We both agreed it was the most delicious cake we’d ever eaten!

And my cheesecake? SCRUMPTIOUS! Proving that even the DAFT can bake….



*From the February/March issue of Cooking Pleasures.

10 comments:

thailandchani said...

Oh, my gosh! How I wish I could even be in the same room with that! :) Just looking at the picture probably caused me to gain five pounds!

Jess said...

Oh I'll bet that smelt so good....

Thimbleanna said...

Excellent recovery Molly! The picture certainly looks yummy. My in-laws had a McD family across the street with 6 children. When the parents were away, the kids would climb around ... on the roof! It's a wonder no one fell off and got killed!

Kapuananiokalaniakea said...

YEAH!!! Can't keep a good baked good down!!

I was nodding along with a smile as I read this all too familiar tale of "daftness".

Tanya Brown said...

Cooking is a treacherous undertaking, fraught with drama. I'm glad you came out on the other side of the butter experience in one piece. Sounds like the cake wasn't half bad, either.

Shelby said...

I simply love this ... I love cheesecake - and can also relate to this so well :)

Pam said...

Yes, yes, I empathise with your story. I think I've already related the occasions when I made cheese souffle without the cheese, and cheese souffle without the egg yolks. Neither a huge success, though probably less fattening than the standard version.

riseoutofme said...

Hmm .... I don't suppose it would travel well?

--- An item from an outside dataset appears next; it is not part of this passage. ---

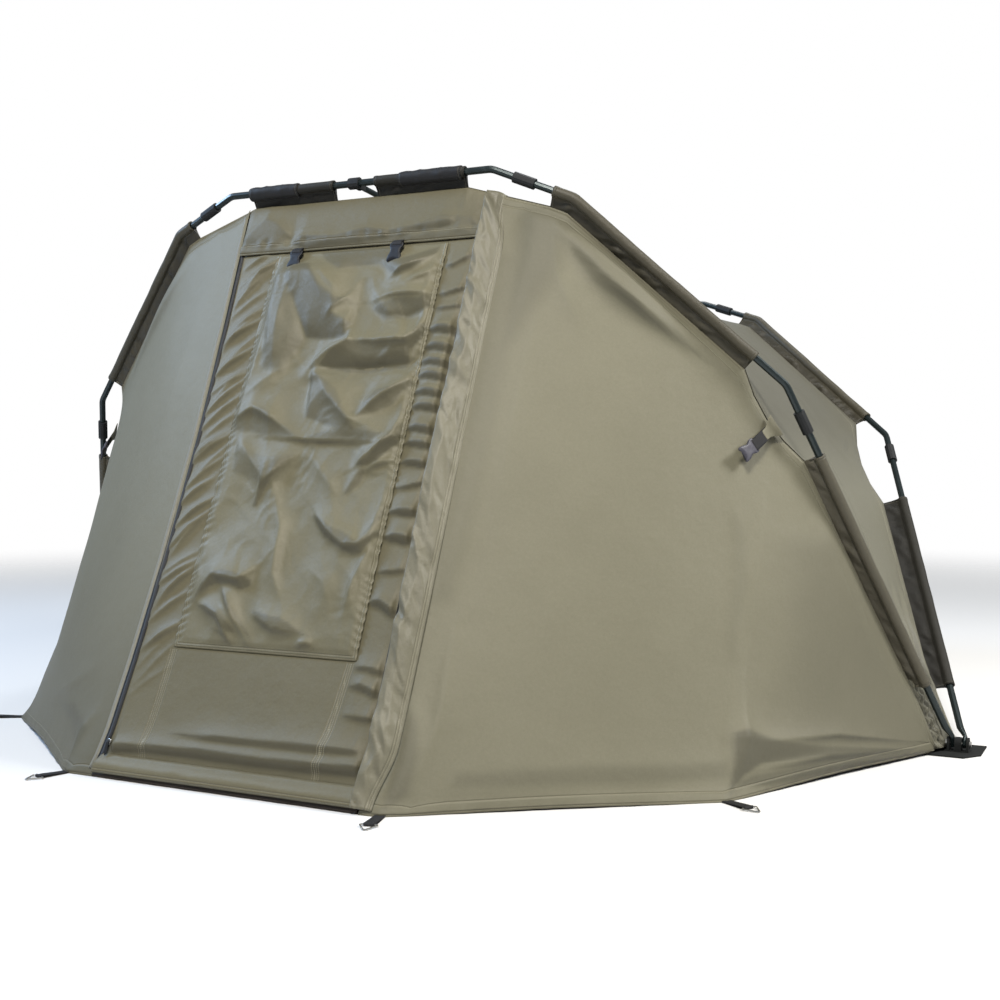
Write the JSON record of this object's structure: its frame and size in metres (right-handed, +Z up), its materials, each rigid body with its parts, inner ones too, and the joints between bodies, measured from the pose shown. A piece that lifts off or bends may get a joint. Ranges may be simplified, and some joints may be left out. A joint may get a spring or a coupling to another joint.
{
  "type": "bivvy tent",
  "caption": "Angler's bivvy shelter: two hinged arch ribs of jointed poles, a ridge tension bar, and a hung cloth shell with a zipped, folding door and window cover.",
  "frame": {"origin": "on the ground, midway between the two pivot brackets, below the pivot axis of both ribs", "axes": "+X across the door towards the storm flap's side, -Y towards the front (the door), +Z up"},
  "size_m": [3.104, 2.6882, 1.5393],
  "materials": {
    "shell_cloth": "coated olive shelter cloth, slightly shiny",
    "sleeve_cloth": "dark olive cloth",
    "hem_cloth": "dark brown coated cloth",
    "webbing": "woven black tape",
    "pole_metal": "dark green-grey satin coating",
    "black_plastic": "moulded, satin",
    "steel": "bright zinc"
  },
  "bodies": {
    "ground_base": {"pivot_bracket_left": "black_plastic", "pivot_bracket_right": "black_plastic", "pivot_bolt_left": "steel", "pivot_bolt_right": "steel", "rear_panel": "shell_cloth"},
    "front_rib": {"front_top_pole": "pole_metal", "front_shoulder_pole_left": "pole_metal", "front_shoulder_pole_right": "pole_metal", "front_leg_pole_left": "pole_metal", "front_leg_pole_right": "pole_metal", "front_ridge_collar_left": "black_plastic", "front_ridge_collar_right": "black_plastic", "front_hip_collar_left": "black_plastic", "front_hip_collar_right": "black_plastic", "front_ridge_knuckle": "black_plastic", "front_top_sleeve_left": "sleeve_cloth", "front_top_sleeve_right": "sleeve_cloth", "front_shoulder_sleeve_left": "sleeve_cloth", "front_shoulder_sleeve_right": "sleeve_cloth", "front_leg_sleeve_left": "sleeve_cloth", "front_leg_sleeve_right": "sleeve_cloth", "header_panel": "shell_cloth", "front_panel_left": "shell_cloth", "front_panel_right": "shell_cloth", "storm_flap": "shell_cloth", "zip_left": "webbing"},
    "rear_rib": {"rear_top_pole": "pole_metal", "rear_shoulder_pole_left": "pole_metal", "rear_shoulder_pole_right": "pole_metal", "rear_leg_pole_left": "pole_metal", "rear_leg_pole_right": "pole_metal", "rear_ridge_collar_left": "black_plastic", "rear_ridge_collar_right": "black_plastic", "rear_hip_collar_left": "black_plastic", "rear_hip_collar_right": "black_plastic", "rear_ridge_knuckle": "black_plastic", "rear_top_sleeve": "sleeve_cloth", "rear_shoulder_sleeve_left": "sleeve_cloth", "rear_shoulder_sleeve_right": "sleeve_cloth", "rear_leg_sleeve_left": "sleeve_cloth", "rear_leg_sleeve_right": "sleeve_cloth", "roof_panel": "shell_cloth"},
    "ridge_bar": {"tension_bar": "pole_metal"},
    "door": {"door_panel": "shell_cloth", "window_cover": "shell_cloth"},
    "door_bottom": {"door_hem": "shell_cloth"},
    "slider_left": {"zip_slider_left": "steel"},
    "slider_right": {"zip_slider_right": "steel"},
    "front_corners": {"front_peg_strap_left": "webbing", "front_peg_strap_right": "webbing", "threshold_strip": "hem_cloth"},
    "side_corners": {"side_peg_strap_left": "webbing", "side_peg_strap_right": "webbing"},
    "front_ring_left": {"front_peg_ring_left": "steel"},
    "front_ring_right": {"front_peg_ring_right": "steel"},
    "side_ring_left": {"side_peg_ring_left": "steel"},
    "side_ring_right": {"side_peg_ring_right": "steel"},
    "cover_buckle_left": {"header_buckle_left": "black_plastic"},
    "cover_buckle_right": {"header_buckle_right": "black_plastic"},
    "guy_buckle": {"flank_buckle": "black_plastic"}
  },
  "joints": [
    {"name": "fold", "type": "hinge", "parent": "ground_base", "child": "front_rib", "pos_m": [0, 0, 0.024], "axis": [-1, 0, 0], "range_deg": [0, 101.5], "deforming": ["front_panel_left", "front_panel_right", "storm_flap", "zip_left"]},
    {"name": "rear_fold", "type": "hinge", "parent": "ground_base", "child": "rear_rib", "pos_m": [0, 0, 0.024], "axis": [-1, 0, 0], "range_deg": [0, 47], "deforming": ["roof_panel", "rear_panel"]},
    {"name": "bar_swing", "type": "hinge", "parent": "front_rib", "child": "ridge_bar", "pos_m": [0, -0.58429, 1.51997], "axis": [-1, 0, 0], "range_deg": [0, 62.5]},
    {"name": "door_fold", "type": "hinge", "parent": "front_rib", "child": "door", "pos_m": [0, -0.65777, 1.34651], "axis": [1, 0, 0], "range_deg": [0, 48.5]},
    {"name": "door_roll", "type": "slide", "parent": "door", "child": "door_bottom", "axis": [0, 0.3969, 0.9179], "range_m": [0, 1.35], "deforming": ["door_panel", "window_cover"]},
    {"name": "left_zip", "type": "slide", "parent": "door", "child": "slider_left", "axis": [0, 0.3969, 0.9179], "range_m": [0, 1.35]},
    {"name": "right_zip", "type": "slide", "parent": "door", "child": "slider_right", "axis": [0, 0.3969, 0.9179], "range_m": [0, 1.35]},
    {"name": "front_corner_travel", "type": "slide", "parent": "front_rib", "child": "front_corners", "axis": [0, 0.9245, 0.3811], "range_m": [0, 1.11]},
    {"name": "side_corner_travel", "type": "slide", "parent": "front_rib", "child": "side_corners", "axis": [0, 0.9245, 0.3811], "range_m": [0, 0.67]},
    {"name": "front_ring_left_swing", "type": "hinge", "parent": "front_corners", "child": "front_ring_left", "pos_m": [-0.47597, -1.30778, 0.0041], "axis": [-0.9684, 0.2496, 0], "range_deg": [0, 110]},
    {"name": "front_ring_right_swing", "type": "hinge", "parent": "front_corners", "child": "front_ring_right", "pos_m": [0.47597, -1.30778, 0.0041], "axis": [-0.9684, -0.2496, 0], "range_deg": [0, 110]},
    {"name": "side_ring_left_swing", "type": "hinge", "parent": "side_corners", "child": "side_ring_left", "pos_m": [-1.1574, -0.81104, 0.0041], "axis": [-0.5291, 0.8486, 0], "range_deg": [0, 110]},
    {"name": "side_ring_right_swing", "type": "hinge", "parent": "side_corners", "child": "side_ring_right", "pos_m": [1.1574, -0.81104, 0.0041], "axis": [-0.5291, -0.8486, 0], "range_deg": [0, 110]},
    {"name": "cover_buckle_left_lift", "type": "hinge", "parent": "front_rib", "child": "cover_buckle_left", "pos_m": [-0.155, -0.65488, 1.35724], "axis": [-1, 0, 0], "range_deg": [0, 80]},
    {"name": "cover_buckle_right_lift", "type": "hinge", "parent": "front_rib", "child": "cover_buckle_right", "pos_m": [0.155, -0.65488, 1.35724], "axis": [-1, 0, 0], "range_deg": [0, 80]},
    {"name": "guy_buckle_lift", "type": "hinge", "parent": "front_rib", "child": "guy_buckle", "pos_m": [1.08466, -0.3654, 0.85914], "axis": [-0.5035, -0.4809, 0.7178], "range_deg": [0, 80]}
  ],
  "couplings": [
    {"joint": "rear_fold", "follows": "fold", "ratio": 0.46},
    {"joint": "bar_swing", "follows": "fold", "ratio": 0.615},
    {"joint": "door_fold", "follows": "fold", "ratio": 0.4755},
    {"joint": "front_corner_travel", "follows": "fold", "m_per_rad": 0.62},
    {"joint": "side_corner_travel", "follows": "fold", "m_per_rad": 0.375},
    {"joint": "left_zip", "follows": "door_roll", "ratio": 1},
    {"joint": "right_zip", "follows": "door_roll", "ratio": 1}
  ]
}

I hope you have your horsehair shirt back on ...

meggie said...

Wonderful story, wonderful looking cake confection.
Did the FIL approve?

We had a McD family opposite us! Oh, the antics!

fifi said...

Ha ha! That made me SO hungry that I just went and rummaged around in the spider-infested pantry.
Best I could come up with was a packet of those cheap vanilla wafers from some eastern european company that the fruit market seems to buy in bulk.

I didnt worry too much about the use by date, and ate them anyway.

*sigh*

raspberry cheesecake: merely a dream.